Exercise objective: Quote exactly, and only, the lines from the one with "length = (NEEDLE_TIP" down to the one with "obj.parent = None", both included.

Data block:

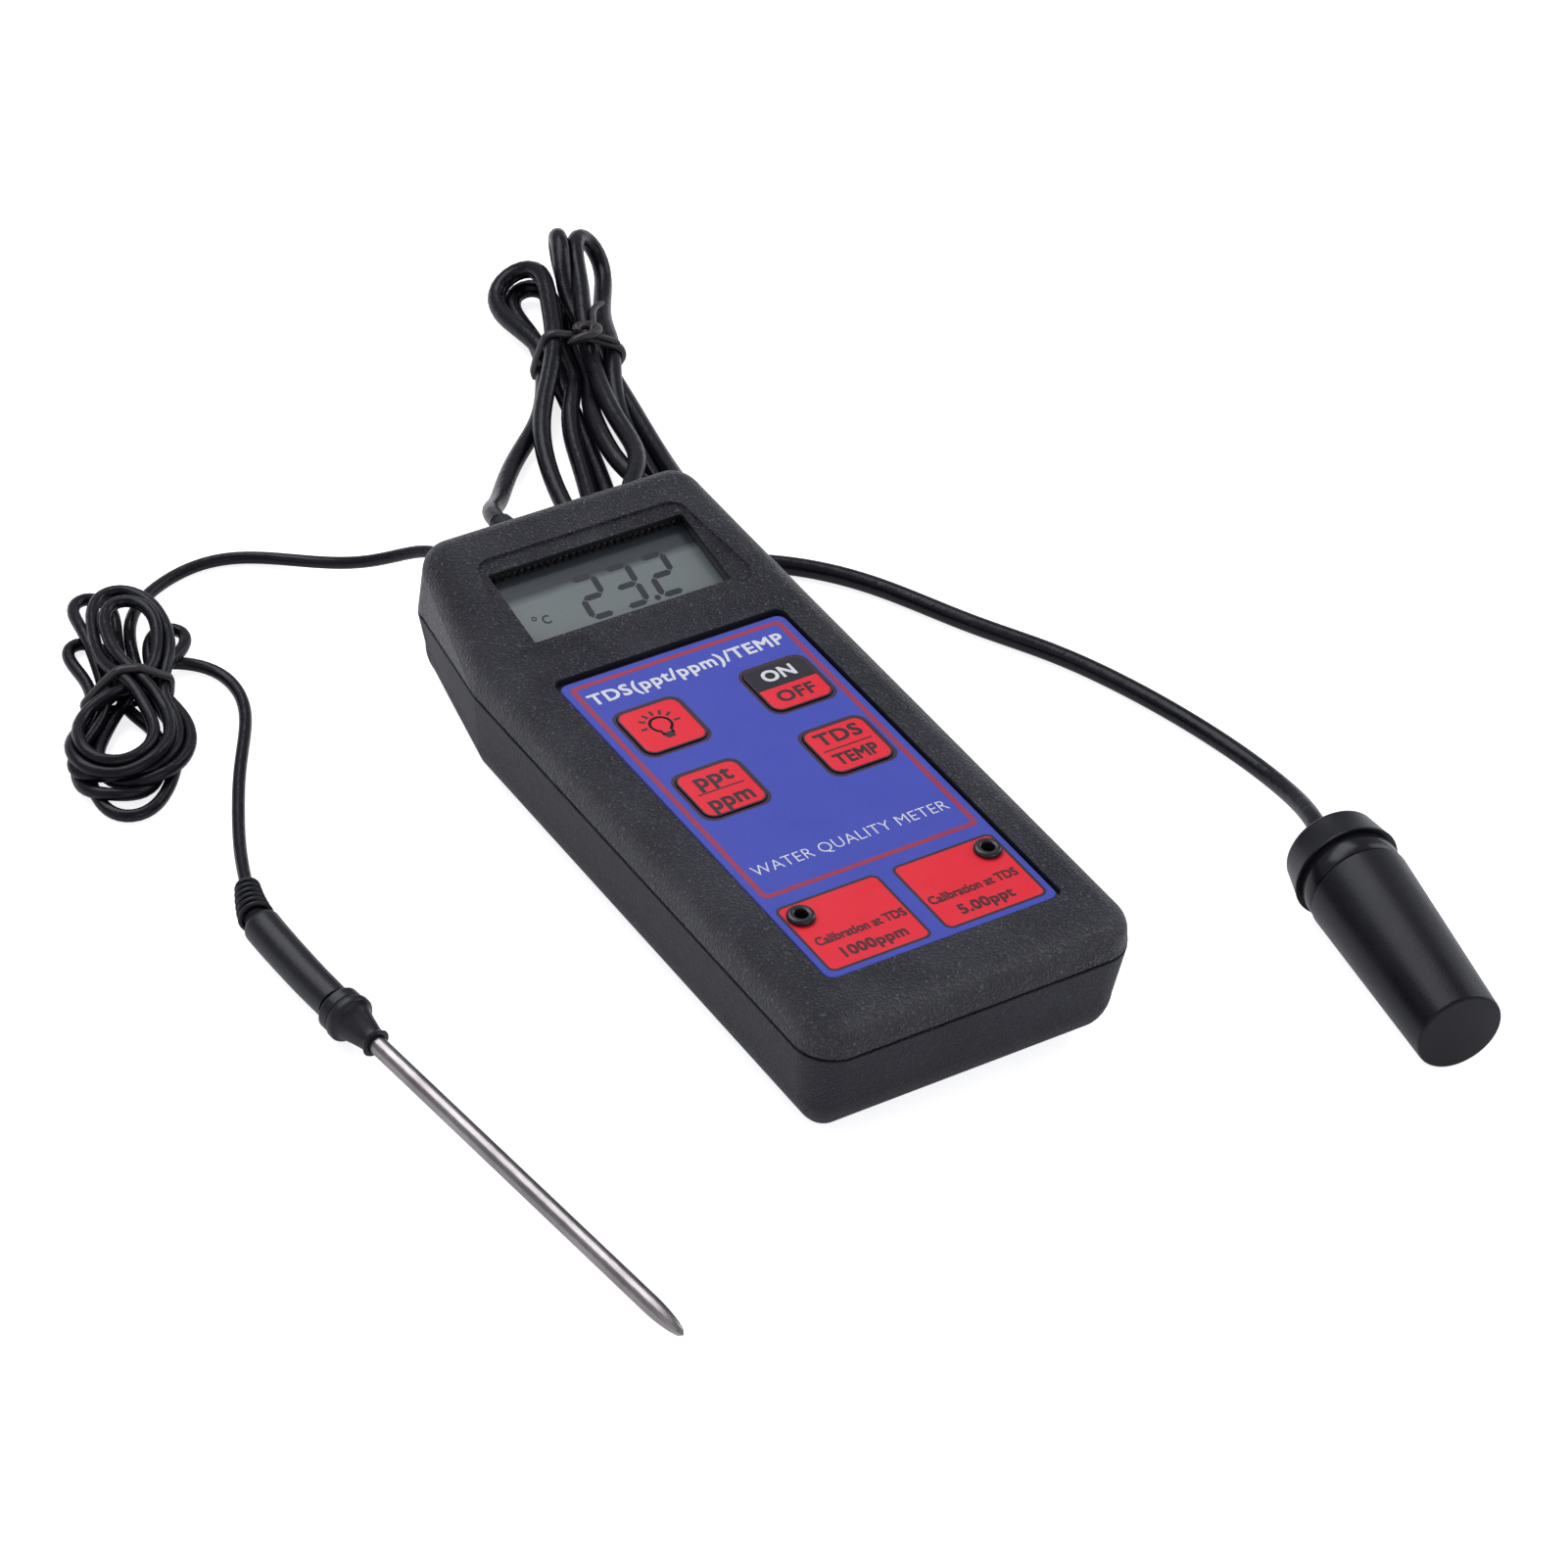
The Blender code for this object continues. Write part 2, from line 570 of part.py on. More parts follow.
def circuit_board():
    board = plate("circuit_board", rounded_outline(-BOARD_HALF_WIDTH, BOARD_NEAR, BOARD_HALF_WIDTH, BOARD_FAR, 3.0),
                  BOARD_BOTTOM, BOARD_BOTTOM + BOARD_THICKNESS, "board_green")
    for x, y in SCREW_PLACES:
        boolean(board, post("post_hole", x, y, 20.0, 30.0, BOSS_RADIUS + 0.5, "board_green"))
    top = BOARD_BOTTOM + BOARD_THICKNESS + GAP / 2.0
    box("meter_chip", (-6.0, -34.0, top), (6.0, -22.0, top + 1.5), "chip_black")
    box("amplifier_chip", (-4.0, -52.0, top), (4.0, -43.0, top + 1.7), "chip_black")
    box("lead_connector", (-6.0, 28.0, BOARD_BOTTOM - 5.0), (6.0, 34.0, BOARD_BOTTOM - GAP / 2.0), "backlight_film")
    return board


def display_stack():
    """Holder, glass, contact strips, backlight and board behind the window."""
    frame = face_matrix()
    holder = box("display_holder", (-30.2, -2.7, -6.5), (30.2, 27.7, -2.5), "black_trim")
    boolean(holder, box("upper_opening", (-25.8, 0.4, -4.0), (25.8, 24.9, 0.0), "black_trim"))
    boolean(holder, box("lower_opening", (-27.4, -1.4, -9.0), (27.4, 26.0, -3.7), "black_trim"))
    place(holder, frame)
    pieces = (
        ("display_glass", (-27.0, -1.0, -5.3), (27.0, 25.6, -4.0), "display_glass"),
        ("contact_strip_upper", (-25.4, 22.8, -3.7), (25.4, 24.5, -2.5), "strip_rubber"),
        ("contact_strip_lower", (-25.4, -0.9, -8.0), (25.4, 0.9, -5.6), "strip_rubber"),
        ("backlight_panel", (-26.0, 1.6, -7.6), (26.0, 25.4, -5.7), "backlight_film"),
        ("display_board", (-30.0, -2.4, -9.9), (30.0, 27.0, -8.3), "board_green"),
    )
    for name, low, high, slot in pieces:
        place(box(name, low, high, slot), frame)


def battery():
    top = BATTERY_BOTTOM + BATTERY_THICKNESS
    far = BATTERY_NEAR + BATTERY_LENGTH
    middle = BATTERY_BOTTOM + BATTERY_THICKNESS / 2.0
    outline = rounded_outline(-BATTERY_HALF_WIDTH, BATTERY_BOTTOM, BATTERY_HALF_WIDTH, top, 2.0)
    cell = stack("battery", [[(x, y, z) for x, z in outline] for y in (BATTERY_NEAR, far)], "battery_jacket")
    snap = box("battery_snap", (-12.6, far + 0.5, middle - 6.5), (12.6, far + 4.0, middle + 6.5), "snap_vinyl")
    for x, radius in ((-6.35, 2.8), (6.35, 3.9)):
        stud = turned("stud", ((radius, -1.0), (radius, 2.4)), "battery_jacket", 12)
        boolean(cell, place(stud, axis_matrix((x, far, middle), (x, far + 1.0, middle))), "UNION")
        socket = turned("socket", ((radius + GAP, -1.0), (radius + GAP, 2.8)), "snap_vinyl", 12)
        boolean(snap, place(socket, axis_matrix((x, far, middle), (x, far + 1.0, middle))))


# ------------------------------------------------------------------ leads

def lead_glands():
    """Tapered glands clamped in the far wall between the two shells."""
    rows = (
        ("probe_lead_gland", PROBE_GLAND_X, PROBE_GLAND_TIP, 3.7, 4.6, PROBE_LEAD_DIAMETER / 2.0 + 0.7),
        ("sensor_lead_gland", SENSOR_GLAND_X, SENSOR_GLAND_TIP, 2.7, 3.5, SENSOR_LEAD_DIAMETER / 2.0 + 0.6),
    )
    outside = FAR_END_PART + 0.9
    for name, x, tip, neck, shoulder, end in rows:
        profile = (
            (shoulder, 82.8), (shoulder, 85.0), (neck, 85.0), (neck, outside),
            (shoulder, outside), (shoulder, outside + 1.6), (end, tip - 0.4), (end - 0.4, tip),
        )
        gland = turned(name, profile, "black_trim", 20)
        place(gland, axis_matrix((x, 0.0, GLAND_HEIGHT), (x, 1.0, GLAND_HEIGHT)))


def smooth_route(route, spacing):
    """Points at even spacing on a smooth curve through the route's own points."""
    points = [Vector(point) for point in route]
    padded = [points[0] * 2.0 - points[1]] + points + [points[-1] * 2.0 - points[-2]]
    dense = []
    for i in range(1, len(padded) - 2):
        before, start, end, after = padded[i - 1:i + 3]
        for step in range(16):
            t = step / 16.0
            dense.append(0.5 * (2.0 * start + (end - before) * t
                                + (2.0 * before - 5.0 * start + 4.0 * end - after) * t ** 2
                                + (3.0 * start - before - 3.0 * end + after) * t ** 3))
    dense.append(points[-1])
    lengths = [0.0]
    for first, second in zip(dense, dense[1:]):
        lengths.append(lengths[-1] + (second - first).length)
    count = max(2, round(lengths[-1] / spacing))
    result = []
    index = 0
    for number in range(count + 1):
        target = lengths[-1] * number / count
        while index < len(dense) - 2 and lengths[index + 1] < target:
            index += 1
        share = (target - lengths[index]) / (lengths[index + 1] - lengths[index])
        result.append(dense[index].lerp(dense[index + 1], share))
    return result


def lead_tube(name, route, diameter):
    """Uncoiled stretch of a lead, as a round tube with closed ends."""
    points = smooth_route(route, 2.5 * diameter)
    curve = bpy.data.curves.new(name, "CURVE")
    curve.dimensions = "3D"
    curve.bevel_depth = diameter / 2.0 * MM
    curve.bevel_resolution = 2
    curve.use_fill_caps = True
    spline = curve.splines.new("POLY")
    spline.points.add(len(points) - 1)
    for slot, point in zip(spline.points, points):
        slot.co = (*(point * MM), 1.0)
    curve.materials.append(finish("lead_jacket"))
    thing = bpy.data.objects.new(name, curve)
    bpy.context.scene.collection.objects.link(thing)


def hull_plate(name, first, second, bottom, top, slot):
    """Upright plate around two circles."""
    points = []
    for x, y, radius in (first, second):
        for step in range(20):
            angle = 2.0 * math.pi * step / 20
            points.append(Vector((x + radius * math.cos(angle), y + radius * math.sin(angle))))
    outline = [points[i] for i in geometry.convex_hull_2d(points)]
    return plate(name, [(point.x, point.y) for point in outline], bottom, top, slot)


def hank(name, circles, top):
    """Outer shape of a folded hank, narrow where it is tied."""
    body = hull_plate(name, circles[0], circles[1], HANK_BOTTOM, top, "lead_jacket")
    return boolean(body, hull_plate("half", circles[1], circles[2], HANK_BOTTOM, top, "lead_jacket"), "UNION")


def tie(name, circles, top):
    """Band round the waist of a hank."""
    x, y, radius = circles[1]
    along = Vector(circles[2][:2]) - Vector(circles[0][:2])
    turn = math.atan2(along.y, along.x) - math.pi / 2.0
    inside = radius + 1.5
    low = 0.2
    high = top + 1.7
    wall = 1.3
    band = box(name, (-inside - wall, -0.8, low), (inside + wall, 0.8, high), "tie_plastic")
    boolean(band, box("hole", (-inside, -3.0, low + wall), (inside, 3.0, high - wall), "tie_plastic"))
    return place(band, Matrix.Translation((x, y, 0.0)) @ Matrix.Rotation(turn, 4, "Z"))


def leads():
    lead_tube("probe_lead_tail", PROBE_TAIL_ROUTE, PROBE_LEAD_DIAMETER)
    lead_tube("probe_lead_run", PROBE_RUN_ROUTE, PROBE_LEAD_DIAMETER)
    lead_tube("sensor_lead_tail", SENSOR_TAIL_ROUTE, SENSOR_LEAD_DIAMETER)
    lead_tube("sensor_lead_run", SENSOR_RUN_ROUTE, SENSOR_LEAD_DIAMETER)
    hank("probe_lead_hank", PROBE_HANK, PROBE_HANK_TOP)
    hank("sensor_lead_hank", SENSOR_HANK, SENSOR_HANK_TOP)
    tie("probe_lead_tie", PROBE_HANK, PROBE_HANK_TOP)
    tie("sensor_lead_tie", SENSOR_HANK, SENSOR_HANK_TOP)


# ------------------------------------------------------------------ dissolved-solids probe

def solids_probe():
    """Probe head, insulator with its two electrodes, seal and the sleeve that slides off."""
    axis = axis_matrix(PROBE_BACK, PROBE_FRONT)
    length = (PROBE_FRONT - PROBE_BACK).length
    head = turned("probe_head", ((9.0, 0.0), (10.4, 0.4), (11.0, 1.2), (12.4, 8.4), (12.4, 8.8), (11.0, 8.8),
                                 (11.0, 9.4), (11.4, 9.4), (11.4, 14.4), (8.0, 14.4), (8.0, 15.4)),
                  "probe_plastic", 32)
    place(head, axis)
    insulator = turned("probe_insulator", ((7.4, 15.7), (7.4, 17.0), (6.6, 17.0), (6.6, 19.4), (7.4, 19.4),
                                           (7.4, 46.0), (6.6, 47.0)), "electrode_body_grey", 24)
    for x in (-3.0, 3.0):
        boolean(insulator, post("rod_hole", x, 0.0, 40.0, 50.0, 1.5, "electrode_body_grey", 12))
        rod = post("electrode_" + ("left" if x < 0.0 else "right"), x, 0.0, 40.3, 54.0, 1.2, "graphite", 12)
        place(rod, axis)
    place(insulator, axis)
    seal = turned("probe_seal", ((7.9, 17.4), (8.2, 17.7), (8.2, 18.7), (7.9, 19.0)), "black_trim", 24)
    boolean(seal, post("seal_bore", 0.0, 0.0, 15.0, 21.0, 6.9, "black_trim", 24))
    place(seal, axis)
    sleeve = turned("probe_sleeve", ((11.2, SLEEVE_START), (11.7, SLEEVE_START + 0.4), (9.9, length - 0.5),
                                     (9.5, length)), "probe_plastic", 32)
    hollow = turned("hollow", ((8.8, SLEEVE_START - 2.0), (8.8, 20.0), (8.0, 48.0), (8.0, length - 1.8)),
                    "probe_plastic", 24)
    boolean(sleeve, hollow)
    sleeve.matrix_world = scaled_matrix(axis)


def scaled_matrix(matrix):
    """The same placement with its translation in metres."""
    result = matrix.copy()
    result.translation = matrix.translation * MM
    return result


# ------------------------------------------------------------------ needle probe

def swept(name, path, radii, slot, sides=16):
    """Round solid whose rings follow a path, one radius for each of its points."""
    rings = []
    for i, centre in enumerate(path):
        ahead = path[min(i + 1, len(path) - 1)]
        behind = path[max(i - 1, 0)]
        turn = (ahead - behind).to_track_quat("Z", "Y").to_matrix()
        ring = []
        for side in range(sides):
            angle = 2.0 * math.pi * side / sides
            ring.append(centre + turn @ Vector((math.cos(angle), math.sin(angle), 0.0)) * radii[i])
        rings.append(ring)
    return stack(name, rings, slot, smooth=True)


def needle_probe():
    """Soft handle with its strain relief, collar with the nose, hollow needle and sensing bead."""
    path = smooth_route(HANDLE_PATH, 1.5)
    radii = []
    for number in range(len(path)):
        share = number / (len(path) - 1)
        relief = min(share / 0.34, 1.0)
        radii.append(2.5 + 1.7 * relief - 0.25 * max(0.0, share - 0.34))
    swept("sensor_handle", path, radii, "handle_rubber")
    axis = axis_matrix(COLLAR_START, NEEDLE_TIP)
    collar = turned("sensor_collar", ((4.2, 0.0), (5.0, 0.5), (5.0, 3.2), (5.5, 3.5), (5.5, 5.0), (5.1, 5.5),
                                      (4.4, 5.5), (3.4, 8.5), (2.8, 11.5), (2.8, 12.4), (3.3, 13.6)),
                    "handle_rubber", 24)
    boolean(collar, post("needle_hole", 0.0, 0.0, 3.0, 20.0, 2.4, "handle_rubber", 20))
    place(collar, axis)
    length = (NEEDLE_TIP - COLLAR_START).length
    needle = turned("sensor_needle", ((2.05, 3.4), (2.05, length - 9.0), (1.9, length - 7.0), (1.3, length - 3.0),
                                      (0.25, length)), "bright_steel", 20)
    boolean(needle, post("needle_bore", 0.0, 0.0, 2.0, length - 12.0, 1.6, "bright_steel", 16))
    place(needle, axis)
    place(turned("sensing_bead", ((0.6, length - 17.0), (1.1, length - 16.4), (1.1, length - 13.4),
                                  (0.6, length - 12.8)), "chip_black", 12), axis)


def build():
    clear_scene()
    front_casing()
    rear_casing()
    battery_door()
    casing_screws()
    keypad_overlay()
    keys()
    calibration_trimmers()
    circuit_board()
    display_stack()
    battery()
    lead_glands()
    leads()
    solids_probe()
    needle_probe()


build()
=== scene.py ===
"""Looks for the hand-held water quality meter, its two leads and its two probes."""

import math

import bmesh
import bpy
import numpy as np
from mathutils import Matrix, Vector, geometry


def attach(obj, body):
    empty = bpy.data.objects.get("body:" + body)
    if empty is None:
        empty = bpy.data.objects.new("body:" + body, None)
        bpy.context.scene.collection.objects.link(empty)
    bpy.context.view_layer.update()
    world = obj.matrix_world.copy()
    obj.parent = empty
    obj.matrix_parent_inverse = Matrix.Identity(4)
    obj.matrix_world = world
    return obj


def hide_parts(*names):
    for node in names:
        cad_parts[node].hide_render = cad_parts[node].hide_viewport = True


MM = 0.001
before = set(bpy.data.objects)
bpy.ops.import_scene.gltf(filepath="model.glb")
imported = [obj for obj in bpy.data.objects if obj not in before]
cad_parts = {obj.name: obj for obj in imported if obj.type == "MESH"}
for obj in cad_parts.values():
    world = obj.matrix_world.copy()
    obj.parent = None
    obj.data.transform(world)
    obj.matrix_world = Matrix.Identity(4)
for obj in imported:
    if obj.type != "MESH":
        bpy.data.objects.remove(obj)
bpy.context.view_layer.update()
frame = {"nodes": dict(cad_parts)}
METER = "meter"

# The casing's sizes, in millimetres
HALF_WIDTH = 41.0
NEAR_END = -90.0
BEND = 48.4
PART_HEIGHT = 25.4
TOP_HEIGHT = 34.2
HEAD_SLOPE = 0.21
PART_SLOPE = -0.13
PART_TAPER = 0.205
TOP_TAPER = 0.155
FAR_END_PART = 90.3
FAR_END_TOP = 85.8
FAR_END_BASE = 89.1
NEAR_CORNER = 9.0
FAR_CORNER = 7.7
TOP_FILLET = 6.1
BASE_FILLET = 12.0
FRONT_DRAFT = 0.35
REAR_DRAFT = 1.8
SEAM = 0.12
ARC_STEPS = 12
POCKET_FLOOR = 32.5
PRINT_TOP = 33.615
KEYS = {
    "key_backlight": (-15.7, 12.0),
    "key_range": (-15.7, -12.0),
    "key_power": (16.5, 12.0),
    "key_mode": (16.5, -12.0),
}
TRIMMERS = {"low": (-23.4, -55.4), "high": (23.6, -55.4)}
SCREWS = ((-23.6, -68.0), (23.6, -68.0), (-23.6, 37.0), (23.6, 37.0))
LEAD_THICK = 4.4
LEAD_THIN = 2.9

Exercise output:
    length = (NEEDLE_TIP - COLLAR_START).length
    needle = turned("sensor_needle", ((2.05, 3.4), (2.05, length - 9.0), (1.9, length - 7.0), (1.3, length - 3.0),
                                      (0.25, length)), "bright_steel", 20)
    boolean(needle, post("needle_bore", 0.0, 0.0, 2.0, length - 12.0, 1.6, "bright_steel", 16))
    place(needle, axis)
    place(turned("sensing_bead", ((0.6, length - 17.0), (1.1, length - 16.4), (1.1, length - 13.4),
                                  (0.6, length - 12.8)), "chip_black", 12), axis)


def build():
    clear_scene()
    front_casing()
    rear_casing()
    battery_door()
    casing_screws()
    keypad_overlay()
    keys()
    calibration_trimmers()
    circuit_board()
    display_stack()
    battery()
    lead_glands()
    leads()
    solids_probe()
    needle_probe()


build()
=== scene.py ===
"""Looks for the hand-held water quality meter, its two leads and its two probes."""

import math

import bmesh
import bpy
import numpy as np
from mathutils import Matrix, Vector, geometry


def attach(obj, body):
    empty = bpy.data.objects.get("body:" + body)
    if empty is None:
        empty = bpy.data.objects.new("body:" + body, None)
        bpy.context.scene.collection.objects.link(empty)
    bpy.context.view_layer.update()
    world = obj.matrix_world.copy()
    obj.parent = empty
    obj.matrix_parent_inverse = Matrix.Identity(4)
    obj.matrix_world = world
    return obj


def hide_parts(*names):
    for node in names:
        cad_parts[node].hide_render = cad_parts[node].hide_viewport = True


MM = 0.001
before = set(bpy.data.objects)
bpy.ops.import_scene.gltf(filepath="model.glb")
imported = [obj for obj in bpy.data.objects if obj not in before]
cad_parts = {obj.name: obj for obj in imported if obj.type == "MESH"}
for obj in cad_parts.values():
    world = obj.matrix_world.copy()
    obj.parent = None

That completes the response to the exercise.